Scientific classification
- Kingdom: Animalia
- Phylum: Chordata
- Class: Actinopterygii
- Order: Cyprinodontiformes
- Family: Nothobranchiidae
- Genus: Epiplatys
- Species: E. annulatus
- Binomial name: Epiplatys annulatus (Boulenger, 1915)
- Synonyms: Haplochilus annulatus Boulenger, 1915 ; Aplocheilus annulatus (Boulenger, 1915) ; Panchax annulatus (Boulenger, 1915) ; Pseudepiplatys annulatus (Boulenger, 1915) ;

= Clown killi =

- Authority: (Boulenger, 1915)
- Conservation status: LC

Species of fish

The clown killi (Epiplatys annulatus) or banded panchax, is a species of fish in the family Nothobranchiidae, an African rivuline, native to fresh water habitats in Guinea, Liberia and Sierra Leone in West Africa.

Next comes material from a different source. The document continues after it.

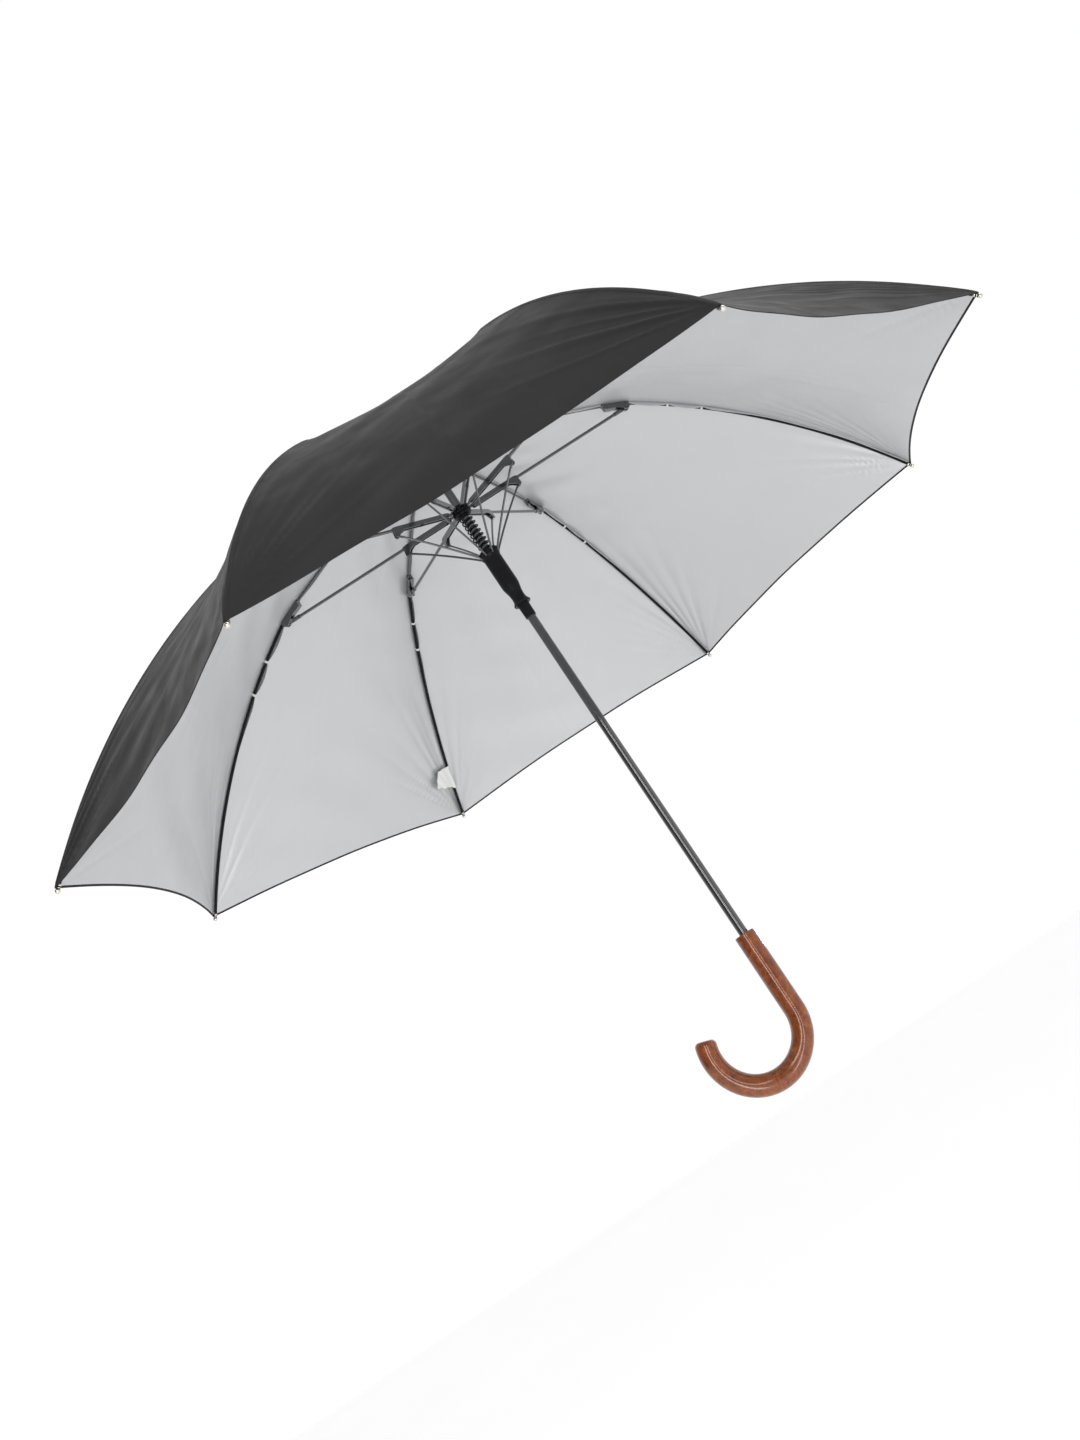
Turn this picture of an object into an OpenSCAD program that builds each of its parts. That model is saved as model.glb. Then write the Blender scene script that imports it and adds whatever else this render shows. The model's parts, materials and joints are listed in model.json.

This species was described as Haplochilus annulatus by George Albert Boulenger in 1915 with the type locality given as most likely to be Maka at the mouth of the Moa River in Sierra Leone. The binomial consists of the generic name which is a compound of the Greek words ἐπί (epí) referring to 'above, on top of' and πλατύς (platýs) referring to 'flat, broad'. The specific name annulatus is Latin and refers to the 'ring' lateral pattern.